We have so few MPs who know their actual jobs of holding the government to account, primarily through control of the public purse (meaning the Estimates) that the increasing focus on doing this work creates some serious danger of blurring the roles an MP is expected to play.  It's hard to hold the executive to account when you're doing their job of service delivery because then you become part of the system.  And sure, an MP might come across a sticky file in their constituency and corner the relevant minister on the Hill before a vote (and yes, this is one of the key reasons why standing votes remain important, because it means all MPs have to be there at the same time), but it becomes hard to see where this ceases being an issue of accountability and being one of service delivery.  Where this is especially a problem is with immigration files.  The immigration department has been under-resourced for years, and I've had staffers tell me that in many cases, the department won't even look at a file until the MP's office forwards its concerns to them.  This is a problem, not only from the perspective of a broken bureaucracy, but also because this is a wide-open door for corruption to start seeping in.  When it becomes who you know to get action on your file, we are in serious trouble.  It's also a growing problem when you have MPs who have constituency staff solely dedicated to immigration files (and demanding more staff and resources to do so) because this only exacerbates the problem rather than addresses the root cause of it, which is the dysfunction in the department.

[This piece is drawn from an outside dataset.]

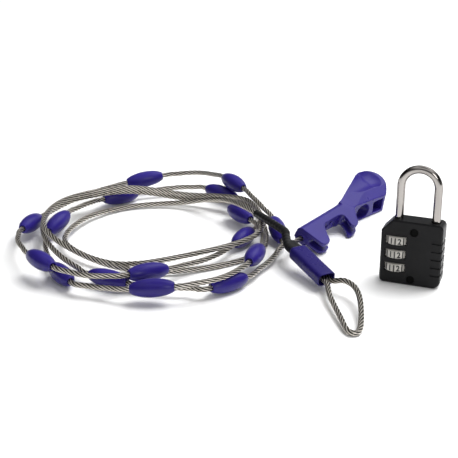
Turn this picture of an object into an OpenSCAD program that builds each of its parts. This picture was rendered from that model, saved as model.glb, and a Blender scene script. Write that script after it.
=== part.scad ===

There is additional trouble with where the expectations from MPs start creeping in.  The Samara report shows definitively how much less time MPs are spending in Ottawa in favour of their ridings, with the biggest drop happening around 1991.  We can't ignore that it was also around that time, and especially post 1993-election where they stopped evening sittings in the Commons in order to be "family friendly."  While MPs talk more about work-life balance, I worry that the current discussion in the Commons around maternity leave and other "family friendly" measures will have MPs to keep pushing for more remote work both voting remotely and appearing at committee via Skype rather than in person and that will further drive the pressure to have their focus continue to be on constituency issues rather than the actual work of accountability and Estimates in Parliament.

Samara's report offers a number of recommendations for how to help address the problems with this growth in constituency work, but most of them are problematic.  Their key recommendation is for the creation of "permanent" constituency offices, centrally governed by the House of Commons bureaucracy, so that staff and files don't change when the MP does a suggestion that blows my mind because it only creates another bureaucratic structure with its own inherent problems, and doesn't fix the existing bureaucratic problems that created this mess in the first place.  Their recommendations to bring Service Canada staff into the offices again doesn't fix the existing problems with Service Canada, or does making these offices "civic hubs" with the offices of both provincial and municipal jurisdictions address problems with bureaucracies in those jurisdictions and in fact rewards those constituents who complain to the wrong level of government.

It would be great if we could refocus MPs' staff on their actual duties in Ottawa, and on outreach and public engagement in their constituencies, but until we can have an honest conversation about the problems inherent in the system the broken bureaucracy and coming up with the transformational change that will fix that problem, then we're only going to be doing triage, and throwing more resources into a void that can never be filled.  MPs will continue to get more remote from their actual duties, and parliament will face an existential crisis.  The increased caseloads of MPs' offices are the canaries in the coal mine, and we should pay attention to what they're trying to tell us.